Wesley Bell (265891)

This year’s elections are shaping up to become significant across the country, as women and minorities are making headway in primary races across the board, from Congressional seats down to local offices. (Former Michigan state lawmaker Rashida Tlaib won the Democratic nomination to run unopposed for a House seat, setting her up to become the first Muslim woman elected to Congress.) In Ferguson, Missouri, the scene of protests and police violence in recent years, the city prosecutor – a white man – was beaten in the Democratic primary by a Black councilman. According to the Griot and other news sources, Wesley Bell, 43, received more than half of the vote in the Democratic primary in an upset win that unseated incumbent city prosecutor Robert McCulloch, who had been in the position for 28 years.

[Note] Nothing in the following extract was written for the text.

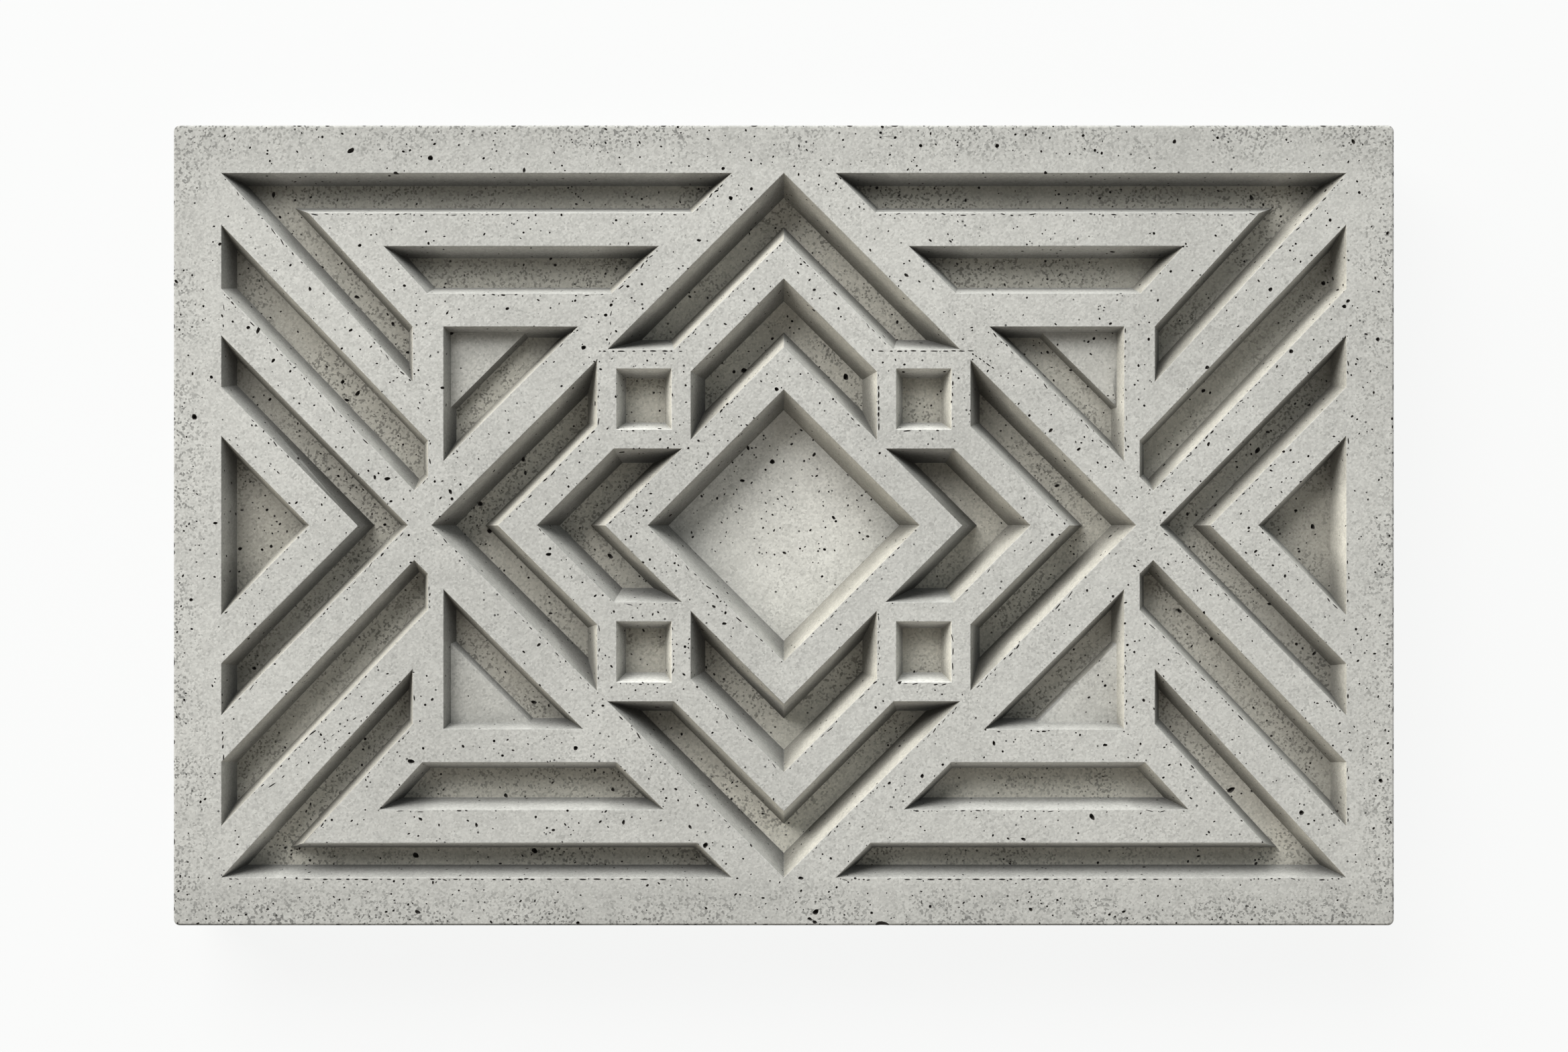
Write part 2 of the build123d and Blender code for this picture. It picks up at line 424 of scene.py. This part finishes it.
class Mix:
    """Short words for wiring a material's nodes."""

    def __init__(self, name):
        self.material = bpy.data.materials.new(name)
        self.material.use_nodes = True
        self.tree = self.material.node_tree
        self.shader = self.tree.nodes["Principled BSDF"]
        self.place = self.tree.nodes.new("ShaderNodeTexCoord")

    def put(self, socket, value):
        """Link a socket to another, or set it to a number, vector or colour."""
        if isinstance(value, bpy.types.NodeSocket):
            self.tree.links.new(value, socket)
        else:
            socket.default_value = value

    def math(self, operation, a, b=0.0):
        """One sum on two numbers."""
        node = self.tree.nodes.new("ShaderNodeMath")
        node.operation = operation
        self.put(node.inputs[0], a)
        self.put(node.inputs[1], b)
        return node.outputs[0]

    def noise(self, size, detail=2.0, rough=0.5, offset=(0, 0, 0)):
        """Noise with lumps of about that size in metres, from 0 to 1."""
        node = self.tree.nodes.new("ShaderNodeTexNoise")
        mapping = self.tree.nodes.new("ShaderNodeMapping")
        mapping.inputs["Location"].default_value = offset
        self.put(mapping.inputs["Vector"], self.place.outputs["Object"])
        self.put(node.inputs["Vector"], mapping.outputs[0])
        node.inputs["Scale"].default_value = 1.0 / size
        node.inputs["Detail"].default_value = detail
        node.inputs["Roughness"].default_value = rough
        return node.outputs["Fac"]

    def parts(self, vector):
        """The three numbers of a vector."""
        node = self.tree.nodes.new("ShaderNodeSeparateXYZ")
        self.put(node.inputs[0], vector)
        return node.outputs

    def grains(self, size, offset=(0, 0, 0)):
        """Three chance numbers from 0 to 1 for every grain of about that size."""
        return self.parts(self.spots(size, offset).outputs["Color"])

    def times(self, *values):
        """All the numbers multiplied."""
        product = values[0]
        for value in values[1:]:
            product = self.math("MULTIPLY", product, value)
        return product

    def less(self, share, part=1.0):
        """What is left of 1 once a part of the share is taken."""
        return self.math("SUBTRACT", 1.0, self.math("MULTIPLY", share, part) if part != 1.0 else share)

    def spots(self, size, offset=(0, 0, 0)):
        """The node of points about that size apart: Distance is to the nearest one, in sizes."""
        node = self.tree.nodes.new("ShaderNodeTexVoronoi")
        mapping = self.tree.nodes.new("ShaderNodeMapping")
        mapping.inputs["Location"].default_value = offset
        self.put(mapping.inputs["Vector"], self.place.outputs["Object"])
        self.put(node.inputs["Vector"], mapping.outputs[0])
        node.inputs["Scale"].default_value = 1.0 / size
        return node

    def ramp(self, value, low, high, out_low=0.0, out_high=1.0, smooth=True):
        """From one number to another as the value goes from low to high."""
        node = self.tree.nodes.new("ShaderNodeMapRange")
        node.interpolation_type = "SMOOTHSTEP" if smooth else "LINEAR"
        self.put(node.inputs["Value"], value)
        self.put(node.inputs["From Min"], low)
        self.put(node.inputs["From Max"], high)
        self.put(node.inputs["To Min"], out_low)
        self.put(node.inputs["To Max"], out_high)
        return node.outputs[0]

    def between(self, share, a, b):
        """From a to b as the share goes from 0 to 1."""
        return self.math("ADD", a, self.math("MULTIPLY", share, self.math("SUBTRACT", b, a)))

    def scale(self, colour, value):
        """A colour times a number."""
        node = self.tree.nodes.new("ShaderNodeVectorMath")
        node.operation = "SCALE"
        self.put(node.inputs[0], colour)
        self.put(node.inputs["Scale"], value)
        return node.outputs[0]

    def blend(self, share, a, b, kind="MIX"):
        """From colour a to colour b by the share, or a multiplied by b."""
        node = self.tree.nodes.new("ShaderNodeMix")
        node.data_type = "RGBA"
        node.blend_type = kind
        self.put(node.inputs["Factor"], share)
        self.put(node.inputs["A"], a if isinstance(a, bpy.types.NodeSocket) else (*a, 1))
        self.put(node.inputs["B"], b if isinstance(b, bpy.types.NodeSocket) else (*b, 1))
        return node.outputs["Result"]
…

McCulloch refused to indict police Darren Wilson in 2014 over the death of Black youth Michael Brown. Bell was serving his second term as a Ferguson City Council member. While some argued that he was cozying up too much to police, because of his family’s background in law enforcement, he showed strength in numbers in the polls. “People say, ‘well you shocked the world.’ No. We shocked the world,” Bell said to a crowd of supporters Tuesday night. “I’m in total disbelief,” St. Louis University political science professor Ken Warren told the St. Louis Dispatch late Tuesday. Warren believed McCulloch would secure his eighth straight term. “Obviously Ferguson defined this election,” Warren said. “Bell made his name through Ferguson, and (McCulloch) tarnished his name through his handling of Ferguson.”